BYU Track Star - you just identified an massively important business opportunity
there - water supplies (recylcing / purification) - Get it right and UT could be
a net importer of waste streams and net exporter of clean water to other
states... several companies in UT have a national profile for their work in
this regard. Sometimes its not about having perfectly pure water, it's
about getting the worst water to a dramatically better level of usability...
California currently has a population of about 38 Million and is expected to
grow to about 50 Million by mid-century. Utah siphoning off say a million jobs
from California IMHO wouldn't be a bad thing. That would probably add about
3 Million to Utah's population. The question California Businesses wanting
to relocate to Utah would be asking is: Is there infrastructure (Water,
Electricity, Roads) to support a doubling of Utah's population? Reliable
Water supplies would be a big concern of mine...And good luck with your
(non-shooting yet) water war with Nevada.
My father, a small business owner in California, was destroyed by their
bureaucracy and taxes. His employees lost their jobs and California's
answer was to put them on unemployment rather than find ways to help their
employer stay in business so they all could pay taxes. It's worse now and
California is fair game. Good hunting Governor.
I think we should compete and do all we can to grow the Utah economy. However
I'm not sure whether we help or hurt the national economy. I don't
think its a zero sum game but others might disagree.
Just don't let their liberalism come with them.
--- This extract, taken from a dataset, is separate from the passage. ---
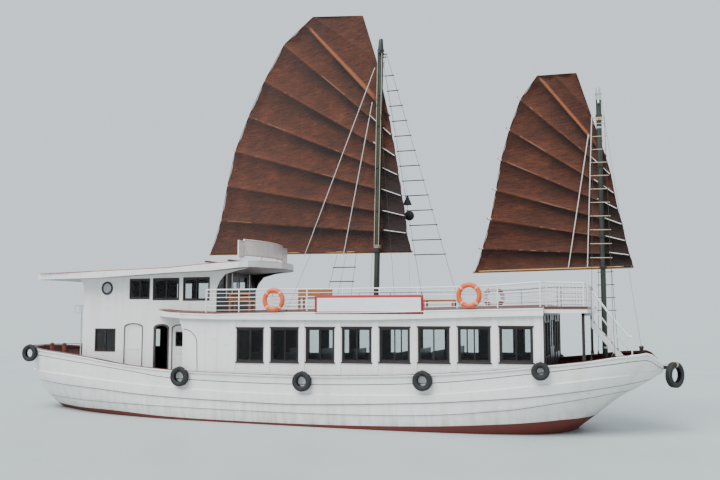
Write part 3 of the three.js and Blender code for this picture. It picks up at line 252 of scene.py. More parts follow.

I helped start small companies in Utah in the early days of the PC (1980s)and I
often wondered if I should have gone back to California, where I lived for a
number of years after I got married. I had to give it all up a decade later
after some business reverses and then health issues. There were companies which
my former associates started in Utah which did very well here.I hope
to start a company again before I am put out to pasture. I have not known if
Utah is a good place for a company as I've been out of touch for so long,
but this article is encouraging. I will look at Utah's advantages more
closely and perhaps find that my best choice will be to stay here; it certainly
doesn't look like California is welcoming new startups these days! I
wonder what, specifically, Utah offers companies that would entice a California
company to expand here? I thought the people who worked for me were
outstanding, so I know about that, but I'd like to know more about
competitive advantages like low taxes etc.